If each planet was making 2m isk/day, that would be enough on its own to pay for PLEX for both characters and play the game without real life cash. I'm going to make this the objective of my experiment.

Wednesday, 2 February 2011

Back at the coalface

After taking a bit of a break from posting and Eve, I'm back doing both. Since there's some new Planetary Interaction (PI) stuff, I thought I'd give that a try for my first month back. I've got 2 characters that can do PI and they're both based in high security space. Naturally I'll post the results here and also any tips I discover and so on. I'm starting with producing POS fuels and also some products required in tech II production.
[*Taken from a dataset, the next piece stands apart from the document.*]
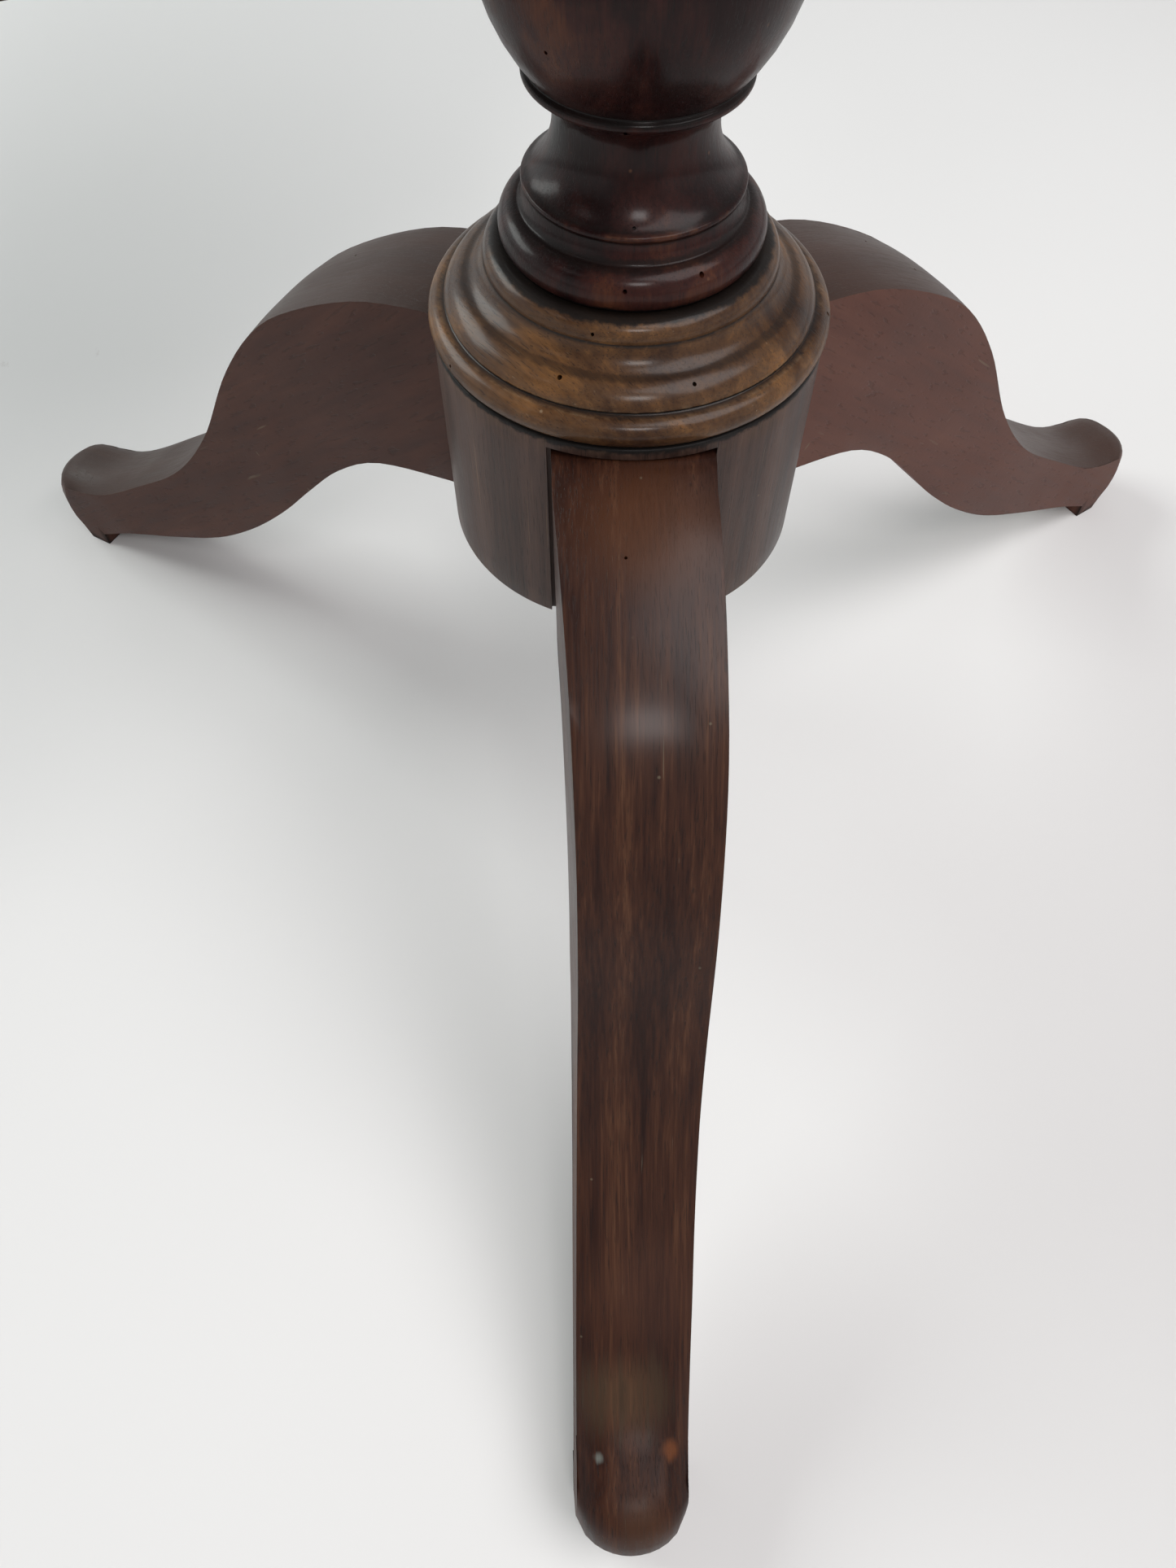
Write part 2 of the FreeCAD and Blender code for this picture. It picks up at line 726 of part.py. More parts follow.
keeper_high = total(*BLOCK_TOP, "-keeper_top_margin")
keeper_out = -total("block_half_side", "keeper_thick")
keeper_places = []
for side in (1, -1):
    point = Vector(keeper_out, side * size("keeper_screw_out"), keeper_high - size("keeper_height") / 2)
    keeper_places.append((point, Vector(-1, 0, 0)))
keeper_holes = screw_set("keeper_screws", keeper_places, size("small_screw_length"))

keeper_body = solid("keeper_blank", Part.makeBox(
    size("keeper_thick"), 2 * size("keeper_half_width"), size("keeper_height"),
    Vector(keeper_out, -size("keeper_half_width"), keeper_high - size("keeper_height"))))
keep(cut("keeper_plate", keeper_body, [bolt_hole("keeper_mouth"), keeper_holes]), "keeper_plate")

pin_seats = []
for pin_name, side in (("left_pivot_pin", 1), ("right_pivot_pin", -1)):
    keep(solid(pin_name, pin_shape(side, 0.0)), pin_name)
    pin_seats.append(solid(f"{pin_name}_seat", pin_shape(side, 0.0)))
keep(cut("block", make_block(), [bolt_hole("block_mouth"), keeper_holes, *pin_seats]), "block")


# ---------------------------------------------------------------- build: top

# The top and all that rides on it is modelled level, then turned down about the pivot.
pivot = Vector(total(*PIVOT_OUT), 0, total(*PIVOT_HEIGHT))
TILT = Placement(Vector(0, 0, 0), Rotation(Vector(0, 1, 0), 90), pivot)


def keep_tilted(item, label):
    item.Placement = TILT.multiply(item.Placement)
    return keep(item, label)


def make_disc(name):
    """Whole round top: rounded above, flat rim, bevelled below."""
    body = doc.addObject("PartDesign::Body", name)
    outline = new_sketch(body, f"{name}_edge", "XZ_Plane")
    rim = size("top_radius")
    low = total(*TOP_UNDERSIDE)
    high = size("table_height")
    soft = size("edge_round")
    bend = soft * (1 - math.sqrt(0.5))
    draw_shape(outline, [
        Part.LineSegment(Vector(0, low, 0), Vector(rim - size("edge_bevel_width"), low, 0)),
        Part.LineSegment(Vector(rim - size("edge_bevel_width"), low, 0),
                         Vector(rim, low + size("edge_bevel_height"), 0)),
        Part.LineSegment(Vector(rim, low + size("edge_bevel_height"), 0),
                         Vector(rim, high - soft, 0)),
        Part.Arc(Vector(rim, high - soft, 0), Vector(rim - bend, high - bend, 0),
                 Vector(rim - soft, high, 0)),
        Part.LineSegment(Vector(rim - soft, high, 0), Vector(0, high, 0)),
        Part.LineSegment(Vector(0, high, 0), Vector(0, low, 0)),
    ])
    turning = body.newObject("PartDesign::Revolution", f"{name}_turning")
    turning.Profile = outline
    turning.ReferenceAxis = (outline, ["V_Axis"])
    turning.Angle = 360
    body.Tip = turning
    return body


def make_board(name, start, end):
    """One board of the round top, from start to end along X."""
    strip = solid(f"{name}_strip", Part.makeBox(
        end - start, 2 * size("top_radius"), size("top_thickness"),
        Vector(start, -size("top_radius"), total(*TOP_UNDERSIDE))))
    board = doc.addObject("Part::Common", f"{name}_blank")
    board.Base = make_disc(f"{name}_disc")
    board.Tool = strip
    return board


def make_bearer(name, side):
    """Batten across the boards, thinned towards both ends."""
    body = doc.addObject("PartDesign::Body", f"{name}_body")
    outline = new_sketch(body, f"{name}_side", "XZ_Plane")
    outer_side = total("block_half_side", "bearer_gap", "bearer_width")
    chord = math.sqrt(size("top_radius") ** 2 - outer_side ** 2)
    half = chord - size("bearer_end_margin")
    high = total(*TOP_UNDERSIDE)
    low = high - size("bearer_depth")
    tip = high - size("bearer_tip_depth")
    flat = half - size("bearer_taper")
    draw_polygon(outline, [(-half, high), (-half, tip), (-flat, low), (flat, low), (half, tip),
                           (half, high)])
    blank = body.newObject("PartDesign::Pad", f"{name}_blank")
    blank.Profile = outline
    blank.setExpression("Length", "Sizes.bearer_width")
    blank.Midplane = True
    body.Tip = blank
    middle = total("block_half_side", "bearer_gap") + size("bearer_width") / 2
    body.Placement = Placement(Vector(0, side * middle, 0), Rotation())
    return body


bearer_middle = total("block_half_side", "bearer_gap") + size("bearer_width") / 2
outer_screw = total("board_half_width", "bearer_screw_beyond")
sunk_head = total(*TOP_UNDERSIDE, "-bearer_depth", "bearer_screw_sink")
bearer_places = []
well_shapes = []
for side in (1, -1):
    for out in (-outer_screw, -size("bearer_screw_inner"), size("bearer_screw_inner"), outer_screw):
        point = Vector(out, side * bearer_middle, sunk_head)
        bearer_places.append((point, -UP))
        well_shapes.append(Part.makeCylinder(size("screw_head_radius") + size("screw_gap"),
                                             total("bearer_screw_sink", "cut_margin"), point, -UP))
bearer_holes = solid("bearer_screw_holes", screws_at(
    bearer_places, size("bearer_screw_length"), size("screw_gap")))
bearer_wells = solid("bearer_wells", Part.makeCompound(well_shapes))
keep_tilted(solid("bearer_screws", screws_at(bearer_places, size("bearer_screw_length"))),
            "bearer_screws")

plate_end = -total("block_half_side", "bolt_plate_setback")
plate_middle = plate_end - size("bolt_plate_length") / 2
plate_low = total(*TOP_UNDERSIDE, "-bolt_plate_thick")
bolt_screw_places = []
for side in (1, -1):
    for out in (-1, 1):
        point = Vector(plate_middle + out * size("bolt_screw_spread"),
                       side * total("bolt_plate_half_width", "-bolt_screw_inset"), plate_low)
        bolt_screw_places.append((point, -UP))
bolt_screw_holes = solid("bolt_screw_holes", screws_at(
    bolt_screw_places, size("small_screw_length"), size("screw_gap")))
keep_tilted(solid("bolt_screws", screws_at(bolt_screw_places, size("small_screw_length"))),
            "bolt_screws")

joint = size("board_half_width")
rim = size("top_radius")
for board_name, start, end in (("upper_top_board", -rim, -joint), ("middle_top_board", -joint, joint),
                               ("lower_top_board", joint, rim)):
    board = make_board(board_name, start, end)
    keep_tilted(cut(board_name, board, [bearer_holes, bolt_screw_holes]), board_name)

for bearer_name, side in (("left_bearer", 1), ("right_bearer", -1)):
    bore_slack = size("pin_gap")
    bore = solid(f"{bearer_name}_bore", Part.makeCylinder(
        size("pin_radius") + bore_slack, total("bearer_width", "cut_margin", "cut_margin"),
        Vector(pivot.x, side * total("block_half_side", "bearer_gap", "-cut_margin"), pivot.z),
        Vector(0, side, 0)))
    batten = make_bearer(bearer_name, side)
    keep_tilted(cut(bearer_name, batten, [bore, bearer_holes, bearer_wells]), bearer_name)


# ---------------------------------------------------------------- build: catch

plate_blank = solid("bolt_plate_blank", Part.makeBox(
    size("bolt_plate_length"), 2 * size("bolt_plate_half_width"), size("bolt_plate_thick"),
    Vector(plate_end - size("bolt_plate_length"), -size("bolt_plate_half_width"), plate_low)))
keep_tilted(cut("bolt_plate", plate_blank, [bolt_screw_holes]), "bolt_plate")


def guide_shape(start):
    """Bridge over the bolt with a foot each side, drawn across the bolt and extruded along it."""
    inner = size("bolt_width") / 2 + size("bolt_gap")
    outer = inner + size("guide_thick")
    foot = outer + size("guide_foot")
    crown = total(*BOLT_LOW) - size("bolt_gap")
    floor = crown - size("guide_thick")
    foot_low = plate_low - size("guide_thick")
    outline = [(-foot, plate_low), (-foot, foot_low), (-outer, foot_low), (-outer, floor),
               (outer, floor), (outer, foot_low), (foot, foot_low), (foot, plate_low),
               (inner, plate_low), (inner, crown), (-inner, crown), (-inner, plate_low)]
    face = Part.Face(Part.makePolygon([Vector(start, y, z) for y, z in outline + outline[:1]]))
    return face.extrude(Vector(size("guide_length"), 0, 0))


guide_front = plate_end - size("guide_inset") - size("guide_length")
guide_back = plate_end - size("bolt_plate_length") + size("guide_inset")
keep_tilted(solid("bolt_guides", Part.makeCompound([guide_shape(guide_front), guide_shape(guide_back)])),
            "bolt_guides")

bolt_front = -total("block_half_side", "keeper_thick", "bolt_setback")
bolt_low = total(*BOLT_LOW)
bolt_blank = Part.makeBox(size("bolt_length"), size("bolt_width"), size("bolt_thick"),
                          Vector(bolt_front - size("bolt_length"), -size("bolt_width") / 2, bolt_low))
knob_out = plate_middle - size("bolt_travel") / 2
stem_hole = Part.makeCylinder(total("knob_stem_radius", "pin_gap"), size("bolt_thick") / 2,
                              Vector(knob_out, 0, bolt_low), UP)
keep_tilted(solid("bolt_bar", bolt_blank.cut(stem_hole)), "bolt_bar")


def knob_shape():
    """Small turned knob with its stem let halfway into the bolt."""
    stem = size("knob_stem_radius")
    ball = size("knob_radius")
    low = bolt_low - size("knob_height")
    middle = low + ball
    start = Vector(stem, 0, middle + math.sqrt(ball * ball - stem * stem))
    ball_arc = Part.Arc(start, Vector(ball, 0, middle), Vector(0, 0, low)).toShape()
    stem_top = bolt_low + size("bolt_thick") / 2
    line = Part.makePolygon([Vector(0, 0, low), Vector(0, 0, stem_top), Vector(stem, 0, stem_top), start])
    face = Part.Face(Part.Wire([ball_arc, *line.Edges]))
    knob = face.revolve(Vector(0, 0, 0), UP, 360)
    knob.translate(Vector(knob_out, 0, 0))
    return knob


keep_tilted(solid("bolt_knob", knob_shape()), "bolt_knob")


# ---------------------------------------------------------------- check and write

doc.recompute()
for item in doc.Objects:
    if "Invalid" in item.State or "Error" in item.State:
        raise RuntimeError(f"{item.Name} ({item.Label}) failed: {item.State}")
os.makedirs("parts", exist_ok=True)
for label, item in nodes.items():
    shape = item.Shape
    if shape.isNull() or not shape.isValid() or not shape.Solids:
        raise RuntimeError(f"{label} has no valid solid")
    shape.exportStep(f"parts/{label}.step")
    box_now = shape.BoundBox
    print(f"{label}: {len(shape.Solids)} solid, {shape.Volume / 1000:.1f} cm3, "
          f"z {box_now.ZMin:.1f} to {box_now.ZMax:.1f}")
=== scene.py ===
import math

import bmesh
import bpy
from mathutils import Matrix, Vector


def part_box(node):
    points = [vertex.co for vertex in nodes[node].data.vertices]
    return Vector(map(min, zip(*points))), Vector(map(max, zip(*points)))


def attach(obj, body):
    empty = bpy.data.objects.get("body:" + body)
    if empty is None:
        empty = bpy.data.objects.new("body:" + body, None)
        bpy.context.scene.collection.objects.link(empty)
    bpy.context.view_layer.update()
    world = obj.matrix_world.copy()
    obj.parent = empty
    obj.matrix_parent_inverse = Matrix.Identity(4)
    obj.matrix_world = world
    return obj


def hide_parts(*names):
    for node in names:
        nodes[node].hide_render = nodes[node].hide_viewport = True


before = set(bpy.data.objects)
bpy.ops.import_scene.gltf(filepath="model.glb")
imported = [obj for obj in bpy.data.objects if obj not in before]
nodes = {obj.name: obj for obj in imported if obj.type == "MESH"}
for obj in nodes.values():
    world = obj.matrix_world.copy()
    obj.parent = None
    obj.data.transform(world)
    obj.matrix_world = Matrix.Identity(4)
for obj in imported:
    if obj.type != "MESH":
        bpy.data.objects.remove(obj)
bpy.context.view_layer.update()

mm = 0.001
bpy.ops.object.select_all(action="DESELECT")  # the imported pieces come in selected


# camera, floor and lights

setting = {
    "cameraPlace": (-0.1367, 0.2713, 0.4712),
    "cameraHeading": -61.03,  # degrees round from +X
    "cameraDip": 59.45,
    "cameraRoll": 0.35,
    "lens": 25.21,
    "floorSize": 60.0,
    "floorColour": (0.80, 0.80, 0.795),
    "roomHigh": (0.075, 0.075, 0.080),
    "roomLow": (0.86, 0.87, 0.87),
    "roomStrength": 1.22,
    "roomFade": (0.05, 0.62),  # how far up the light wall runs into the dark ceiling
    "behindShare": 0.35,
    "behindFade": (-0.99, -0.72),
    "lampAim": (0, 0, 0.12),
    "scuffColour": (0.42, 0.38, 0.36),
    "scuffShare": 0.35,
}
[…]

I have to say the new PI interface is a big improvement, a lot less clicking and more flexibility. However, it does seem that you need the greater flexibility, the resources which never seemed to really diminish to any great degree in the "old" PI now seem to get mined out quite quickly so there is a need to move extractors around more in the new system. Overall though, a (tiny) bit more thought required and a lot less wrestling with the UI are both good things in my opinion.

Lastly, nothing to do with PI but the new character generator produces great results. As always on this blog, my main and my industrial alt will not be displayed but below is my forum character (also the character associated with this blog), the delightful and somewhat cynical Princess Strawberry.